Every time you load a web page, send an email, or log in to a server, a quiet contract is being honored behind the scenes: the data you sent will arrive complete, in the correct order, with nothing missing. That contract has a name. It is TCP, and understanding what it means explains why the internet feels dependable even though the network underneath it is anything but.

The TCP meaning is straightforward once you unpack the acronym. TCP stands for Transmission Control Protocol, and it is the core internet protocol responsible for delivering data reliably and in order between two computers. When an application needs every byte to arrive exactly as it was sent, it uses TCP. This guide explains what TCP is, how it works, how it differs from its faster cousin UDP, and why it sits at the heart of how your website reaches visitors.

Key Takeaways
• TCP stands for Transmission Control Protocol, one of the foundational protocols of the internet.
• TCP guarantees reliable, in-order delivery of data between two devices, retransmitting anything that gets lost.
• It works alongside IP in the TCP/IP model: IP handles addressing and routing, TCP ensures the data actually arrives intact.
• TCP is connection-oriented and opens every session with a three-way handshake (SYN, SYN-ACK, ACK).
• The web (HTTP/HTTPS), email, FTP, and SSH all run on TCP because they cannot tolerate missing or scrambled data.
• TCP vs UDP is a trade-off: TCP is reliable and ordered but slower; UDP is fast but makes no delivery guarantees.

What does TCP stand for and what does it mean?

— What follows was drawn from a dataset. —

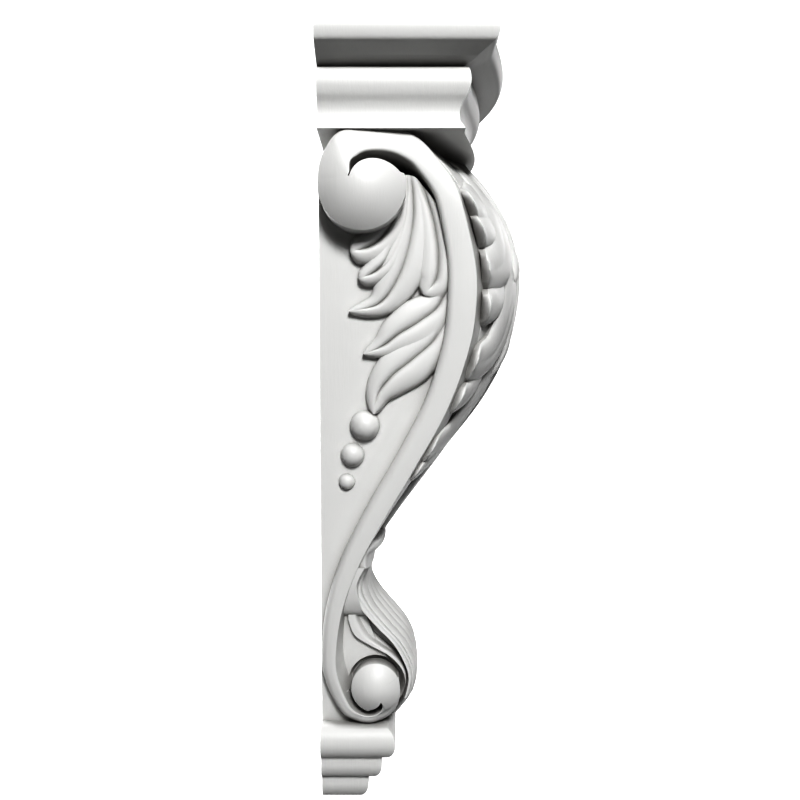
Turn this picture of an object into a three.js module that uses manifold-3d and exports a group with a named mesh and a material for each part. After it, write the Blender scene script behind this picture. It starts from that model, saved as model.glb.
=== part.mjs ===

TCP stands for Transmission Control Protocol. It is a communication protocol that defines how two computers establish a connection and exchange a stream of data so that the data arrives complete and in the right sequence.

The “control” in the name is the important part. TCP does not just shove data onto the network and hope for the best. It actively controls the conversation: it tracks which pieces of data have been sent, confirms which pieces have been received, resends anything that goes missing, and reassembles everything into the correct order at the destination. From the application’s point of view, sending data over TCP feels like writing into one end of a clean, private pipe and having it come out the other end exactly as written.

This reliability is why TCP underpins most of the services people use every day. A web page with half its bytes missing is broken. An email with scrambled paragraphs is useless. A file download that drops a few packets is corrupted. TCP exists so that none of those failures reach the application.

How does TCP fit into TCP/IP?

You rarely hear TCP mentioned without IP close behind, and the pairing TCP/IP is so common it is treated as a single term. The two protocols are partners with distinct jobs.

IP (Internet Protocol) handles addressing and routing. It assigns each device an and figures out the path a packet should take across routers to reach its destination. But IP makes no promises about whether the packet arrives, arrives only once, or arrives in order. It is a best-effort delivery service.

TCP sits on top of IP and adds the guarantees IP lacks. It takes the application’s data, breaks it into segments, hands each segment to IP for delivery, and then manages the reliability layer: confirming receipt, detecting loss, and reordering. IP is the postal carrier who delivers individual envelopes; TCP is the diligent correspondent who numbers every page, waits for confirmation, and resends anything that never showed up.

Together they form the workhorse of internet communication. If you want the bigger picture of how addressing, routing, and protocols fit together to bring visitors to a server, the complete guide to networking and DNS for hosting ties these layers into one map.

How does the TCP three-way handshake work?

TCP is connection-oriented, meaning the two computers must establish a connection before any application data flows. They do this through the three-way handshake, a brief exchange that synchronizes both sides and confirms each can send and receive.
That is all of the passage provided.